[Written task]
Please repeat, exactly and with nothing added, the lines running from the line that contains "const band = new THREE.Group();" to the line that contains "# sides. Every", both lines included.
begin Information shown
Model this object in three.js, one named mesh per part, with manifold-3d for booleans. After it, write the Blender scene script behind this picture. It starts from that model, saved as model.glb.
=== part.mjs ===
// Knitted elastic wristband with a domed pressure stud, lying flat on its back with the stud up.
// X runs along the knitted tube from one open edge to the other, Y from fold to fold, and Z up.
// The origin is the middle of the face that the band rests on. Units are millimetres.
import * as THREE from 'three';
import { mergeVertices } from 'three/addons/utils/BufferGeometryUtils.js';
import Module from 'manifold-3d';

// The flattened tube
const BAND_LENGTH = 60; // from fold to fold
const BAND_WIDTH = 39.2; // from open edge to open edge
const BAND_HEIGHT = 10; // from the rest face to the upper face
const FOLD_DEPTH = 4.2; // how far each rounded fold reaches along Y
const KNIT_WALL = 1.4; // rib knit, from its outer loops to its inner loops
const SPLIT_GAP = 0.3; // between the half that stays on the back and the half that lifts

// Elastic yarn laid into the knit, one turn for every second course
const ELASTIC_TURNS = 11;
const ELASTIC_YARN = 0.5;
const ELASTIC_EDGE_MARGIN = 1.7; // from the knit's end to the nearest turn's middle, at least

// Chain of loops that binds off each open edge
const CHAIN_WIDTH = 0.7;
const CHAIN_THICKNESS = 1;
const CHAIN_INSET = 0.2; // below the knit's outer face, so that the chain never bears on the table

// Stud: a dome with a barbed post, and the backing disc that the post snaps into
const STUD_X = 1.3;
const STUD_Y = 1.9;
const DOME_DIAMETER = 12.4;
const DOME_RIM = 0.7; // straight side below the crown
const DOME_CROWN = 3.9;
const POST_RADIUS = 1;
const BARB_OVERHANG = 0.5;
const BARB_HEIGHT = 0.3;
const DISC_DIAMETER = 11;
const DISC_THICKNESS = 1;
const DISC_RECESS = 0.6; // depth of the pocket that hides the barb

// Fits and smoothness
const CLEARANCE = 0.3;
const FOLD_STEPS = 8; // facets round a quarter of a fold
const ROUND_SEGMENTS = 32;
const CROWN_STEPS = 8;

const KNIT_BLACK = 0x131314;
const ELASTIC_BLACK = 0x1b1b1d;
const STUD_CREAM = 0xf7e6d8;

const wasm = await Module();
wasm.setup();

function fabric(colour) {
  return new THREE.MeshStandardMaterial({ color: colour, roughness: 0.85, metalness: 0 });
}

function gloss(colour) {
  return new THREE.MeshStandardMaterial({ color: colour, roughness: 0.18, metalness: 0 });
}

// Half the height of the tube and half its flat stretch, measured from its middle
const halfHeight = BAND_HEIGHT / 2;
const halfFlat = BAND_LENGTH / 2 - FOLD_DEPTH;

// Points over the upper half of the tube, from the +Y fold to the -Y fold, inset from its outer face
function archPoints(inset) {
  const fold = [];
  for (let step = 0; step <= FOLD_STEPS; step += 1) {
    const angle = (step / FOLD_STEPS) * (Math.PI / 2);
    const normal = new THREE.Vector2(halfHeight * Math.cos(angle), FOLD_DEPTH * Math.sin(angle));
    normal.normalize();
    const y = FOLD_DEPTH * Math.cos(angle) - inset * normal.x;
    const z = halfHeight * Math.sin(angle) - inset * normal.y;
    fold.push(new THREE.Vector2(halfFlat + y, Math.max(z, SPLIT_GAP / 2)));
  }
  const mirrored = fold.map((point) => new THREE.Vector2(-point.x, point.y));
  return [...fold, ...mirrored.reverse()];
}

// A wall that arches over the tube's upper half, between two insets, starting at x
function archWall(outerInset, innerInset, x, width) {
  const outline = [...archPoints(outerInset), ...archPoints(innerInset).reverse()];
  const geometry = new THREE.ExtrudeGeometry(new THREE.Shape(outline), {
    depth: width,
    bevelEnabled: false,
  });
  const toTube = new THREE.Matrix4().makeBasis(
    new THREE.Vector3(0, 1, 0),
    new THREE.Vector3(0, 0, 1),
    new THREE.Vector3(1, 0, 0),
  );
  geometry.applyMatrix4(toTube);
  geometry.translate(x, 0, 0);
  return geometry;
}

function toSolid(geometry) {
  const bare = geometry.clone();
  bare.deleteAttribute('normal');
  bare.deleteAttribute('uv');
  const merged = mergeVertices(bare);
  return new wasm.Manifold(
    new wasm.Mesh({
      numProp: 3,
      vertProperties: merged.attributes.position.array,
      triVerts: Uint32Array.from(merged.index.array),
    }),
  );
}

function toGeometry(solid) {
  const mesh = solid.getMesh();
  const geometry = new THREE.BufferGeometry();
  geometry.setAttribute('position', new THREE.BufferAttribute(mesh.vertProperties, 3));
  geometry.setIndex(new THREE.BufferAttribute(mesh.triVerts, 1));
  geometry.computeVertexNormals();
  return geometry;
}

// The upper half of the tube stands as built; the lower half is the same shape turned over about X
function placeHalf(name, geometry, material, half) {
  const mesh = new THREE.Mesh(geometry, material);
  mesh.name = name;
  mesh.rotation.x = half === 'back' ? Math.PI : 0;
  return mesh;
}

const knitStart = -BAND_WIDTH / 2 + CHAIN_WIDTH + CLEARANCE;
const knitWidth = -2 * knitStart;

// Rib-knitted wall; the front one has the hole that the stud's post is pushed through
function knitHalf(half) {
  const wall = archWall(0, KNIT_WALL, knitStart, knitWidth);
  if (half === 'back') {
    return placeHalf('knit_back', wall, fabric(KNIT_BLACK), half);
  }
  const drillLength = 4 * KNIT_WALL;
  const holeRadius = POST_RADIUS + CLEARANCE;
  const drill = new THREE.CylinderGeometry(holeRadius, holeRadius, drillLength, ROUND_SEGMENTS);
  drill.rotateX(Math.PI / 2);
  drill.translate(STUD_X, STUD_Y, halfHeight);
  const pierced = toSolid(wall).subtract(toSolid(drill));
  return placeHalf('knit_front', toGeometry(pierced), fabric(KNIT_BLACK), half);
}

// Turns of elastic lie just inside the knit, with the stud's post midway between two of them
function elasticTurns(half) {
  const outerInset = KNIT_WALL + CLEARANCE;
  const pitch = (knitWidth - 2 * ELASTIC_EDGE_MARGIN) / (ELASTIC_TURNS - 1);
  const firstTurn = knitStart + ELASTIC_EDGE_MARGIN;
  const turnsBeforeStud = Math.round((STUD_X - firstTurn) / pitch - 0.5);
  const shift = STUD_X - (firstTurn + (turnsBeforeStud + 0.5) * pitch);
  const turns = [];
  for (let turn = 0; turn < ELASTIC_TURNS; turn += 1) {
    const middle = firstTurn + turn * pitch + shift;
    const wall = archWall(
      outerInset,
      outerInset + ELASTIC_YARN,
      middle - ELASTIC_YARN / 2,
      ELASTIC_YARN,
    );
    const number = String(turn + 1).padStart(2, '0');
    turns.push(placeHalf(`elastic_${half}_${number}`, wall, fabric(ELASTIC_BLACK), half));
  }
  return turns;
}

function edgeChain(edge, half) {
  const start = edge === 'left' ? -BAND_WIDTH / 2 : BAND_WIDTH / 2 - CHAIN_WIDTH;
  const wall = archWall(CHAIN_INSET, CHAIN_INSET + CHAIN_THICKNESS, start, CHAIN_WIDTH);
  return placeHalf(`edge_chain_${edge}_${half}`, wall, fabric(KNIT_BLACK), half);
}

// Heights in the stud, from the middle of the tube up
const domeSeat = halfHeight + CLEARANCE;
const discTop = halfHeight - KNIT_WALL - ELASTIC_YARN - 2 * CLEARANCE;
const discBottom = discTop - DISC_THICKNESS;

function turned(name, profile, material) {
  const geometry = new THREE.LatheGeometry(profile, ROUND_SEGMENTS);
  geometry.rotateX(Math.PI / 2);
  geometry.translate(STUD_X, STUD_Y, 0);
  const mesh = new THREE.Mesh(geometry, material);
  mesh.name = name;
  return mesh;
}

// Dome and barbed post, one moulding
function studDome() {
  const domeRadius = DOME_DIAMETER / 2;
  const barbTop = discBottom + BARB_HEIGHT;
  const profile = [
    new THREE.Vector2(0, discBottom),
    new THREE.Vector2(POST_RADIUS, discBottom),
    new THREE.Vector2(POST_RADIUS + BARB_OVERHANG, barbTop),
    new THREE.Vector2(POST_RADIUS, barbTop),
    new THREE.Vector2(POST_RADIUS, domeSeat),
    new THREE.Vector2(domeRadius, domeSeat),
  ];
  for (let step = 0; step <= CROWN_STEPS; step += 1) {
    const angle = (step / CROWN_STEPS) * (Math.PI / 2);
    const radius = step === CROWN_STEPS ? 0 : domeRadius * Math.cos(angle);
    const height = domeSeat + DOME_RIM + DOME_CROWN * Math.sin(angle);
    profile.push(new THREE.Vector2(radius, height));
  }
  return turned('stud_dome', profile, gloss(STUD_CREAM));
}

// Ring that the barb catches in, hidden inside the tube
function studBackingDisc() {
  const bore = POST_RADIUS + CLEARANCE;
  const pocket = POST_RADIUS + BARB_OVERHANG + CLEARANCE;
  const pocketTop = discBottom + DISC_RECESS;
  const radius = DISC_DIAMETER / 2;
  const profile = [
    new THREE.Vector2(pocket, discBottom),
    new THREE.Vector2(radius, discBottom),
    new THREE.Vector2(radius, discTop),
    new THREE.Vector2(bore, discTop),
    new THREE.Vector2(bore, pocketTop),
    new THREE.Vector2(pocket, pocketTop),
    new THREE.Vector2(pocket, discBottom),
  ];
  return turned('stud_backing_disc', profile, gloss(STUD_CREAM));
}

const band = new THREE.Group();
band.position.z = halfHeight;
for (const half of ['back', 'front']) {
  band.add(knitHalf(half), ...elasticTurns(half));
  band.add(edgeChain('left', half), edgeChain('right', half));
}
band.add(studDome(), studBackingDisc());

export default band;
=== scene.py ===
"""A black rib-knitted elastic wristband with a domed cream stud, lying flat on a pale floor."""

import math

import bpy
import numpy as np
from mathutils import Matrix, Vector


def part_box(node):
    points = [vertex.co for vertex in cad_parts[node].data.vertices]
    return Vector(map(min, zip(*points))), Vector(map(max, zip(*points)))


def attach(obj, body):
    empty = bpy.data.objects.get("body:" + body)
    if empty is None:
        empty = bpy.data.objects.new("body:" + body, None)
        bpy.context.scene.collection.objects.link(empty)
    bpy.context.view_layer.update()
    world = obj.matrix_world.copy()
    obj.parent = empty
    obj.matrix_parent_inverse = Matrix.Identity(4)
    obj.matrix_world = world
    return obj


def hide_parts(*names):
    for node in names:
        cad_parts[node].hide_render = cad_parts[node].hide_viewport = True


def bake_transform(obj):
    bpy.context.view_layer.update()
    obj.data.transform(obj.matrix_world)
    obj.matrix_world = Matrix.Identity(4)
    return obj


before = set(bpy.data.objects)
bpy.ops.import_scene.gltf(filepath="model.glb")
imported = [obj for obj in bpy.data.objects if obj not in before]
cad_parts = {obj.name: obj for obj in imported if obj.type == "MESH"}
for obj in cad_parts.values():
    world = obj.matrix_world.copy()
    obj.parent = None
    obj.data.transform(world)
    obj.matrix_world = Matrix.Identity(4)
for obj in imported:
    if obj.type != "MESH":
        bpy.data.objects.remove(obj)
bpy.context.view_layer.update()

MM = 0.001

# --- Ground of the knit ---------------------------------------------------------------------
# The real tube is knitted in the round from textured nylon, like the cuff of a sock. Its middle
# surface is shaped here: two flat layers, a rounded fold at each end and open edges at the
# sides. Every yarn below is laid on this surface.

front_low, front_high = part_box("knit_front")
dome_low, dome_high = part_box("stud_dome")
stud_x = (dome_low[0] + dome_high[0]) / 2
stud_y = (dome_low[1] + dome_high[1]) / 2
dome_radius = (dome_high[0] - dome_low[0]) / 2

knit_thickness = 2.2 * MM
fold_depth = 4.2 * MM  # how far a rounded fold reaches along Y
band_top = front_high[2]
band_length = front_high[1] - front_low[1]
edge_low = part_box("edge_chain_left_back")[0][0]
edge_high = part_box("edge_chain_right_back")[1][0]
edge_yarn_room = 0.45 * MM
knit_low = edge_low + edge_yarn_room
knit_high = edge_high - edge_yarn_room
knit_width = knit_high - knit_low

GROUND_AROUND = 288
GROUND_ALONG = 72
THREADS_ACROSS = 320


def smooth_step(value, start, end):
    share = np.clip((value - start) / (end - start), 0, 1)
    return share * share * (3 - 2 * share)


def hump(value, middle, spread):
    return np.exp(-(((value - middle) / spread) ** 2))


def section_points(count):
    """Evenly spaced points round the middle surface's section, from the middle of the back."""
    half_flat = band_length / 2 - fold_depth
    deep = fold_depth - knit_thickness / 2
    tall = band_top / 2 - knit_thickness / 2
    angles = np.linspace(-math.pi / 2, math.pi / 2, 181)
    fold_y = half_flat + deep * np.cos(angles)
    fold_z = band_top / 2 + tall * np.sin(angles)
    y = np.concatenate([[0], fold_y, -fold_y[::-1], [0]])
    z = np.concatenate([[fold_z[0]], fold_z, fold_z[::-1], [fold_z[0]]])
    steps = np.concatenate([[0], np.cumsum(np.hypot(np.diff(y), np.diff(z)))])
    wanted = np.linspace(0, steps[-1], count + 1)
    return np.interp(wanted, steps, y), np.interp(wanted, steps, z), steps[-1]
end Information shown
[Solved problem]
const band = new THREE.Group();
band.position.z = halfHeight;
for (const half of ['back', 'front']) {
  band.add(knitHalf(half), ...elasticTurns(half));
  band.add(edgeChain('left', half), edgeChain('right', half));
}
band.add(studDome(), studBackingDisc());

export default band;
=== scene.py ===
"""A black rib-knitted elastic wristband with a domed cream stud, lying flat on a pale floor."""

import math

import bpy
import numpy as np
from mathutils import Matrix, Vector


def part_box(node):
    points = [vertex.co for vertex in cad_parts[node].data.vertices]
    return Vector(map(min, zip(*points))), Vector(map(max, zip(*points)))


def attach(obj, body):
    empty = bpy.data.objects.get("body:" + body)
    if empty is None:
        empty = bpy.data.objects.new("body:" + body, None)
        bpy.context.scene.collection.objects.link(empty)
    bpy.context.view_layer.update()
    world = obj.matrix_world.copy()
    obj.parent = empty
    obj.matrix_parent_inverse = Matrix.Identity(4)
    obj.matrix_world = world
    return obj


def hide_parts(*names):
    for node in names:
        cad_parts[node].hide_render = cad_parts[node].hide_viewport = True


def bake_transform(obj):
    bpy.context.view_layer.update()
    obj.data.transform(obj.matrix_world)
    obj.matrix_world = Matrix.Identity(4)
    return obj


before = set(bpy.data.objects)
bpy.ops.import_scene.gltf(filepath="model.glb")
imported = [obj for obj in bpy.data.objects if obj not in before]
cad_parts = {obj.name: obj for obj in imported if obj.type == "MESH"}
for obj in cad_parts.values():
    world = obj.matrix_world.copy()
    obj.parent = None
    obj.data.transform(world)
    obj.matrix_world = Matrix.Identity(4)
for obj in imported:
    if obj.type != "MESH":
        bpy.data.objects.remove(obj)
bpy.context.view_layer.update()

MM = 0.001

# --- Ground of the knit ---------------------------------------------------------------------
# The real tube is knitted in the round from textured nylon, like the cuff of a sock. Its middle
# surface is shaped here: two flat layers, a rounded fold at each end and open edges at the
# sides. Every yarn below is laid on this surface.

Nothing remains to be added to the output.